>> begin

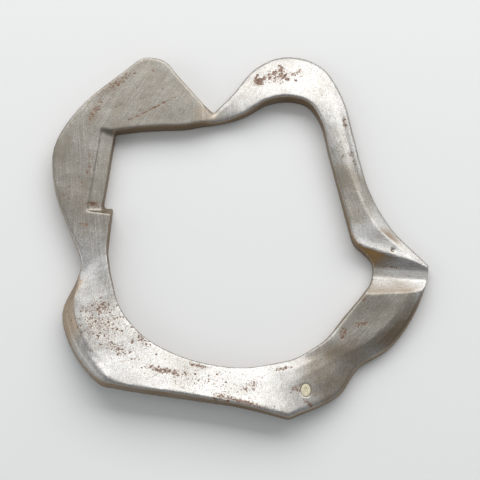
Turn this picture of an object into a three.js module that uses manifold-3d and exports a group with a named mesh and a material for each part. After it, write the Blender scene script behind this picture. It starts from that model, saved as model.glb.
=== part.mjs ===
// One ring of a metal disentanglement puzzle: a closed, irregular loop, cast in one piece and filed.
// Going clockwise, seen from above: neck, arch, right arm, saddle with a filed groove, right lobe,
// waist, keel, bottom bar, heel, ankle, left arm with a stepped ledge, plate, and back to the neck.
// Units are millimetres. The ring lies on z = 0 and +Z points up. The origin is under its middle.

import * as THREE from "three";
import { mergeVertices } from "three/addons/utils/BufferGeometryUtils.js";
import Module from "manifold-3d";

const wasm = await Module();
wasm.setup();

// ---- Driving dimensions ------------------------------------------------------------------------

// The loop's middle line is drawn 61 long and 62 wide, then stretched to these two spans.
const drawnLength = 61;
const drawnWidth = 62;
const loopLength = 61;
const loopWidth = 62;

const stock = 3.5; // thickness of the flat parts: plate, left arm and right lobe
const neckThickness = 2.0; // top to underside at the neck
const heelLift = 2.9; // how far the heel's outer corner stands above the stock
const keelLift = 1.6; // the same at the keel's point
const barThickness = 3.0; // outer wall of the raised bottom bar
const barLean = 0.6; // how far the twisted bar's outer wall leans outwards at its foot
const archDrop = 1.5; // how far the arch's top falls away towards its outer edge
const armDrop = 1.2; // fall of the right arm's outer facet, from its ridge to its edge
const saddleDrop = 1.1; // how far the ring thins outwards, from the inner edge to the ridge, at the saddle

// Widths across the ring, from its inner edge to its outer edge.
const neckWidth = 2.4;
const archWidth = 9.5;
const armWidth = 6.1;
const saddleWidth = 10.8;
const lobeWidth = 13.2;
const waistWidth = 9.4;
const keelWidth = 10.7;
const barWidth = 7.2;
const heelWidth = 12.1;
const ankleWidth = 7.2;
const leftArmWidth = 11.5;
const plateWidth = 15.0;

const ledgeWidth = 2.7; // from the ledge's inner edge to the low wall at its back
const ledgeDrop = 1.1; // depth of the ledge's floor at its inner edge
const ledgeStep = 0.28; // height of the low wall at the back of its floor
const ledgeBackLean = 0.5; // how far that wall leans back over its cut height
const ledgeSetback = 1.7; // step in the inner outline at the ledge's lower end
const ledgeStart = 1.9; // from the left arm's lowest station up to the ledge's lower end wall
const ledgeEndSlope = 30; // degrees that both end walls lean back from upright
const ledgeEndInset = 0.1; // from the inner corner back to the ledge's upper end

const grooveFloorWidth = 2.0; // the saddle groove's flat bottom
const grooveFloorHeight = 1.75; // height of that bottom above z = 0
const grooveUpperSlope = 25; // degrees above level, on the arm's side
const grooveLowerSlope = 25; // degrees above level, on the lobe's side
const grooveTurn = -4; // degrees from the X axis to the groove's run
const grooveOffset = 0.8; // from the saddle's middle to the upper edge of the groove's bottom

const pitRadius = 0.45; // open casting pit beside the right arm's ridge
const pitShare = 0.62; // its place across the saddle's crest, from the inner to the outer edge
const pitOffset = 0.3; // from the crest down to the pit's middle
const pitHeight = stock - 0.7; // height of the pit's middle
const plugHalfWidth = 0.75; // oval filler plug in a casting blowhole, its long side along Y
const plugHalfLength = 1.05;
const plugDepth = 1.1;
const plugGap = 0.05;
const plugShare = 0.45; // the plug's place across the keel's flank, from the inner to the outer edge
const plugShift = new THREE.Vector3(-1.7, -3.0, 0); // and from there on towards the keel's point
const plugTop = stock + 0.6; // level with the keel's face around it

const undersideChamfer = 0.25;
const stepsPerGap = 5; // sections between two stations
const arcSteps = 3; // facets in each rounded top edge

// ---- Stations ----------------------------------------------------------------------------------

const flat = [stock, stock, stock];
const archRound = [0.5, 0.9];
const archTop = [stock + 0.2, stock - 0.5, stock - archDrop];
const armTop = [stock - 0.1, stock - 0.1, stock - 0.1 - armDrop];
const saddleTop = [stock, stock - saddleDrop, stock - saddleDrop - 0.5 * armDrop];

// Each station is one upright section across the ring.
//   x, y      its middle, on the drawn middle line
//   across    direction in degrees from the inner edge to the outer edge
//   width     distance between the two edges
//   top       heights of the inner edge, the ridge and the outer edge
//   ridge     place of the ridge, as a share of the width
//   crease    sharpness of the ridge, from 0, a rounded crown, to 1, two straight facets
//   round     radius of the inner and of the outer top edge
//   under     heights of the underside at the inner and at the outer edge
//   lean      outward shift of the underside
//   corner    the side on which the outline turns a corner here: inner, outer, both or none
const plain = {
  top: flat, ridge: 0.5, crease: 0, round: [0.25, 0.5], under: [0, 0], lean: 0, corner: "none",
};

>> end

## Requirements
Extract the listing in its entirety, matching it exactly.

## Output below
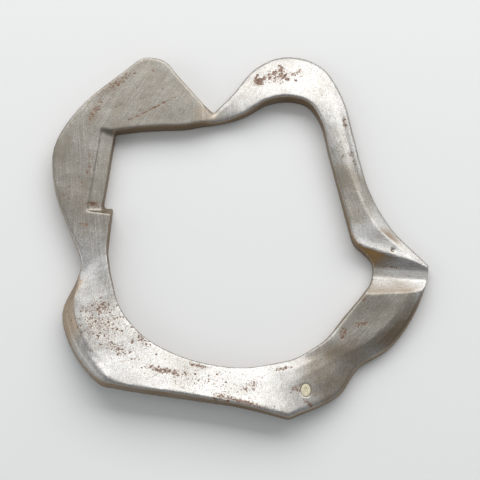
Turn this picture of an object into a three.js module that uses manifold-3d and exports a group with a named mesh and a material for each part. After it, write the Blender scene script behind this picture. It starts from that model, saved as model.glb.
=== part.mjs ===
// One ring of a metal disentanglement puzzle: a closed, irregular loop, cast in one piece and filed.
// Going clockwise, seen from above: neck, arch, right arm, saddle with a filed groove, right lobe,
// waist, keel, bottom bar, heel, ankle, left arm with a stepped ledge, plate, and back to the neck.
// Units are millimetres. The ring lies on z = 0 and +Z points up. The origin is under its middle.

import * as THREE from "three";
import { mergeVertices } from "three/addons/utils/BufferGeometryUtils.js";
import Module from "manifold-3d";

const wasm = await Module();
wasm.setup();

// ---- Driving dimensions ------------------------------------------------------------------------

// The loop's middle line is drawn 61 long and 62 wide, then stretched to these two spans.
const drawnLength = 61;
const drawnWidth = 62;
const loopLength = 61;
const loopWidth = 62;

const stock = 3.5; // thickness of the flat parts: plate, left arm and right lobe
const neckThickness = 2.0; // top to underside at the neck
const heelLift = 2.9; // how far the heel's outer corner stands above the stock
const keelLift = 1.6; // the same at the keel's point
const barThickness = 3.0; // outer wall of the raised bottom bar
const barLean = 0.6; // how far the twisted bar's outer wall leans outwards at its foot
const archDrop = 1.5; // how far the arch's top falls away towards its outer edge
const armDrop = 1.2; // fall of the right arm's outer facet, from its ridge to its edge
const saddleDrop = 1.1; // how far the ring thins outwards, from the inner edge to the ridge, at the saddle

// Widths across the ring, from its inner edge to its outer edge.
const neckWidth = 2.4;
const archWidth = 9.5;
const armWidth = 6.1;
const saddleWidth = 10.8;
const lobeWidth = 13.2;
const waistWidth = 9.4;
const keelWidth = 10.7;
const barWidth = 7.2;
const heelWidth = 12.1;
const ankleWidth = 7.2;
const leftArmWidth = 11.5;
const plateWidth = 15.0;

const ledgeWidth = 2.7; // from the ledge's inner edge to the low wall at its back
const ledgeDrop = 1.1; // depth of the ledge's floor at its inner edge
const ledgeStep = 0.28; // height of the low wall at the back of its floor
const ledgeBackLean = 0.5; // how far that wall leans back over its cut height
const ledgeSetback = 1.7; // step in the inner outline at the ledge's lower end
const ledgeStart = 1.9; // from the left arm's lowest station up to the ledge's lower end wall
const ledgeEndSlope = 30; // degrees that both end walls lean back from upright
const ledgeEndInset = 0.1; // from the inner corner back to the ledge's upper end

const grooveFloorWidth = 2.0; // the saddle groove's flat bottom
const grooveFloorHeight = 1.75; // height of that bottom above z = 0
const grooveUpperSlope = 25; // degrees above level, on the arm's side
const grooveLowerSlope = 25; // degrees above level, on the lobe's side
const grooveTurn = -4; // degrees from the X axis to the groove's run
const grooveOffset = 0.8; // from the saddle's middle to the upper edge of the groove's bottom

const pitRadius = 0.45; // open casting pit beside the right arm's ridge
const pitShare = 0.62; // its place across the saddle's crest, from the inner to the outer edge
const pitOffset = 0.3; // from the crest down to the pit's middle
const pitHeight = stock - 0.7; // height of the pit's middle
const plugHalfWidth = 0.75; // oval filler plug in a casting blowhole, its long side along Y
const plugHalfLength = 1.05;
const plugDepth = 1.1;
const plugGap = 0.05;
const plugShare = 0.45; // the plug's place across the keel's flank, from the inner to the outer edge
const plugShift = new THREE.Vector3(-1.7, -3.0, 0); // and from there on towards the keel's point
const plugTop = stock + 0.6; // level with the keel's face around it

const undersideChamfer = 0.25;
const stepsPerGap = 5; // sections between two stations
const arcSteps = 3; // facets in each rounded top edge

// ---- Stations ----------------------------------------------------------------------------------

const flat = [stock, stock, stock];
const archRound = [0.5, 0.9];
const archTop = [stock + 0.2, stock - 0.5, stock - archDrop];
const armTop = [stock - 0.1, stock - 0.1, stock - 0.1 - armDrop];
const saddleTop = [stock, stock - saddleDrop, stock - saddleDrop - 0.5 * armDrop];

// Each station is one upright section across the ring.
//   x, y      its middle, on the drawn middle line
//   across    direction in degrees from the inner edge to the outer edge
//   width     distance between the two edges
//   top       heights of the inner edge, the ridge and the outer edge
//   ridge     place of the ridge, as a share of the width
//   crease    sharpness of the ridge, from 0, a rounded crown, to 1, two straight facets
//   round     radius of the inner and of the outer top edge
//   under     heights of the underside at the inner and at the outer edge
//   lean      outward shift of the underside
//   corner    the side on which the outline turns a corner here: inner, outer, both or none
const plain = {
  top: flat, ridge: 0.5, crease: 0, round: [0.25, 0.5], under: [0, 0], lean: 0, corner: "none",
};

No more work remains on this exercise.